C’è chi non ha casa. C’è chi ha ville, barche e yacht di lusso. Sono tante le ingiustizie da sanare. Che fare?
Nella legge finanziaria troviamo molti incentivi per le aziende affinché si adoperino per migliorare i livelli occupazionali e le condizioni di chi lavora.
Ma nel periodo che va dal primo gennaio al 30 novembre 2017 gli ispettori del lavoro controllando 150.651 aziende hanno dovuto contestare illeciti per 95.006 di esse, che rappresentano il 65% degli accertamenti. Questo è uno dei dati presentati dal ministro Giuliano Poletti insieme al capo dell’ispettorato nazionale del lavoro Paolo Pennesi, relativo all’attività ispettiva dell’anno che sta per concludersi.
Pertanto, circa 2 aziende su 3 sono state trovate in una situazione di irregolarità. Gli accertamenti hanno portato alla individuazione di 43.792 lavoratori/lavoratrici in nero, un dato “di assoluto rilievo- sottolinea la relazione- in quanto presuppone mediamente la presenza di un lavoratore in nero ogni due aziende irregolari”.
Dunque, più disoccupazione e più lavoratori e lavoratrici precarie. Sono oltre 9,3 milioni le persone che non ce la fanno e sono a rischio povertà: è sempre più estesa l’area di disagio sociale che non accenna a restringersi.
E’ aumentato il lavoro non stabile per 28mila soggetti che vanno ad allargare la fascia di chi è a rischio di povertà.

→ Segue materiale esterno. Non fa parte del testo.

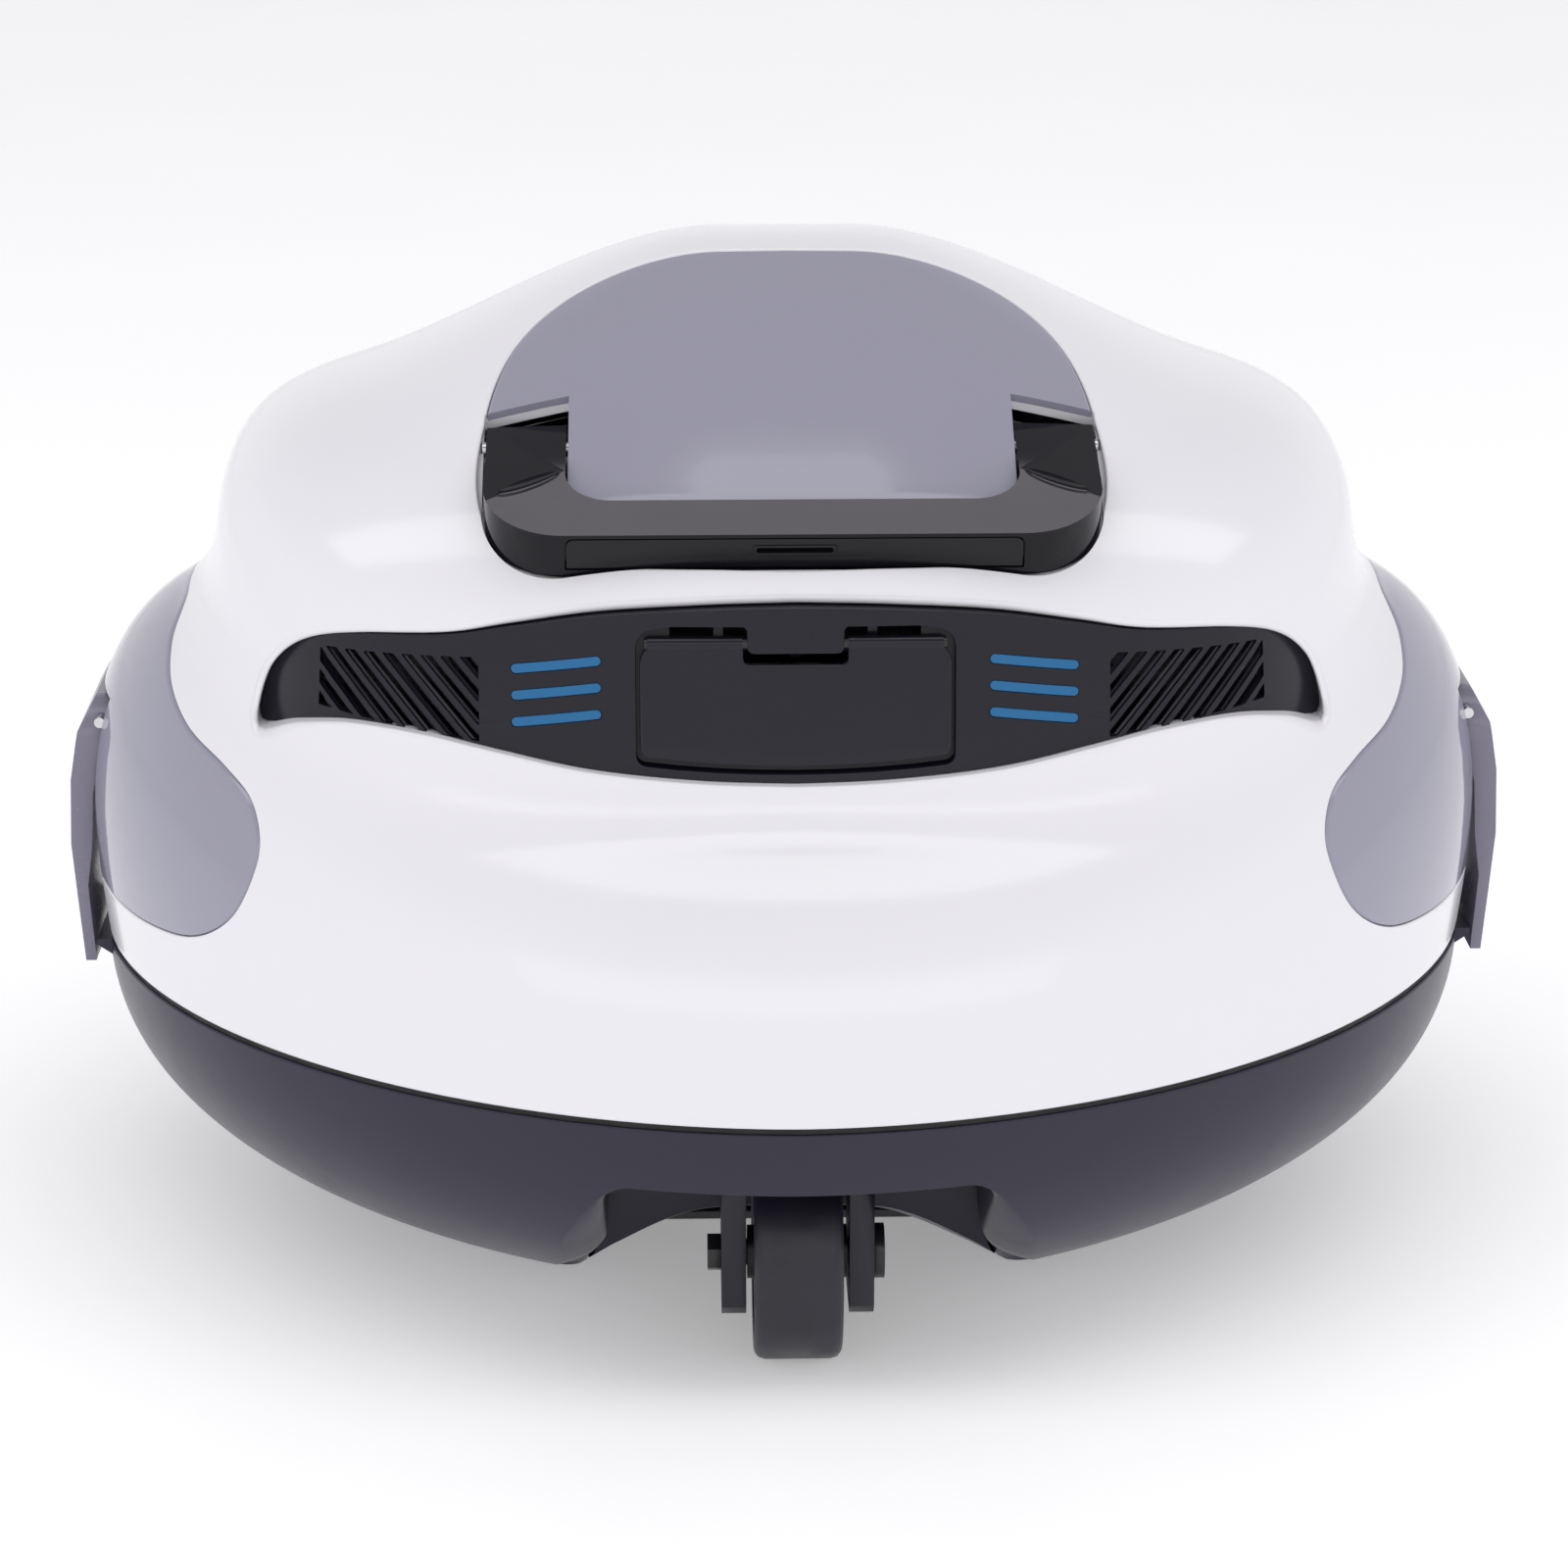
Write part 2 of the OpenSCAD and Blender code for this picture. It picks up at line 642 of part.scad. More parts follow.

Secondo i dati di Unimpresa (Unione Nazionale delle Imprese) si tratta di un’enorme “area di disagio”: agli oltre 3 milioni di persone disoccupate, bisogna sommare anzitutto i contratti di lavoro a tempo determinato, sia quelli part time (803mila persone) sia quelli a orario pieno (1,71 milioni); vanno poi considerati i lavoratori e le lavoratrici autonome part time (803mila), i collaboratori/collaboratrici (3284mila) e i contratti a tempo indeterminato part time (2,67 milioni).Questo gruppo di persone occupate – ma con prospettive incerte circa la stabilità dell’impiego o con retribuzioni contenute – ammonta complessivamente a 6,27 milioni di unità.
Il totale del’area di disagio sociale, calcolata dal Centro studi di Unimpresa sulla base dei dati Istat, a metà del 2017 comprendeva dunque 9,34 milioni di persone, in aumento rispetto al 2016 di 105mila unità (+1,14%).
Partendo da questi dati la presidente di Unimpresa , Giovanna Ferrara, chiede allo Stato ulteriori risorse e incentivi strutturali, non saltuari, per le imprese. Solo così si può creare nuova occupazione. Ferrara rietiene anche sbagliato insistere con forme di sussidio, come il reddito di inclusione, che alimentano l’assistenzialismo e disincentivano, di fatto, la crescita economica. Le risorse non devono andare a chi vive la povertà, ma ha chi crea ricchezza… chi crea lavoro…
Ma quale lavoro? Ancora quello in nero, precario, sfruttato…? L’ispettorato nazionale del lavoro dovrà purtroppo continuare a rimboccarsi le maniche…
Sembra infatti di capire che chi gestisce l’attività imprenditoriale è ben lontano dal pensare e dal predisporsi ad utilizzare risorse nate dagli aumenti della produttività e degli utili che, anche secondo il Governo, ci sono stati. Le imprese non tutte, ma ancora troppe, pensano sia necessario utilizzare i profitti che ottengono ad esclusivo vantaggio di manager, consigli di amministrazione, proprietari, azionisti… Non è un caso che continua ad aumentare il fatturato delle aziende che producono beni di lusso che possono essere acquistati, pare ovvio, da chi percepisce stipendi da capogiro a scapito di chi lavora con stipendi che a volte non superano i mille euro.
E le evasioni fiscali? Un altra storia, come la mancanza di risorse per lo stato sociale.